# DC TAS-2004 Turbo Smoke units



## jaug (Oct 18, 2011)

I just picked up 4 units of the TAS - 2004 DC Turbo Smoke modules and I have a question. The boxes and the instruction sheets for each unit state that they are DC units, each comes with Full Wave Bridge Rectifier but the silk screening on the bottom of the PC Boards reads AC Version. I know that the AC version uses a traic instead of a transistor to turn the smoke unit on and off and will not function on DC. It's impossible to see the individual component numbers without disassembling the unit and I have no schematic. How can I tell which unit I actually have, again both the original package and instruction sheet indicate DC units and each unit has a Bridge Rectifier included, is there another way to check ?????


----------



## Greg Elmassian (Jan 3, 2008)

No offense.... hook it up DC.... 

I believe that all units are AC, and the DC versions and DCC versions get a full wave rectifier. 
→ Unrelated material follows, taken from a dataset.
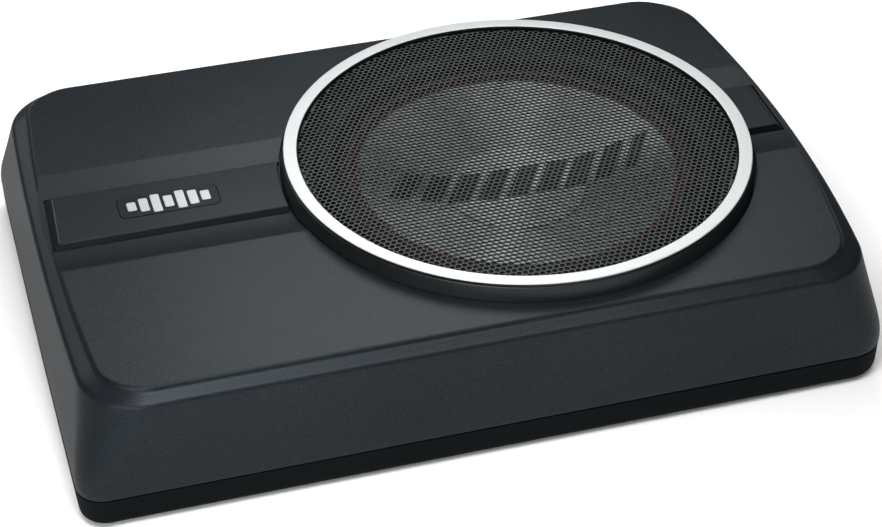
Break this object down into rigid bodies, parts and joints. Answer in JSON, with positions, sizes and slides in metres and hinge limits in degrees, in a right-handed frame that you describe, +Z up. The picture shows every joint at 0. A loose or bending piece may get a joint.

The DCC units also apparently used a "different resistor" due to the expected higher voltage of DCC... 

Just try them unless you don't want to and are going to sell them... 

Greg


----------



## jaug (Oct 18, 2011)

Thanks Greg, I will do just that, not going to sell them if they do have triacs I'll just have to trace the circuit and modify them, wish I had a schematic but it appears to be a fairly simple circuit


----------



## Greg Elmassian (Jan 3, 2008)

I have one, and can check details for you if you want... mine is the DCC version that came with the FW bridge... 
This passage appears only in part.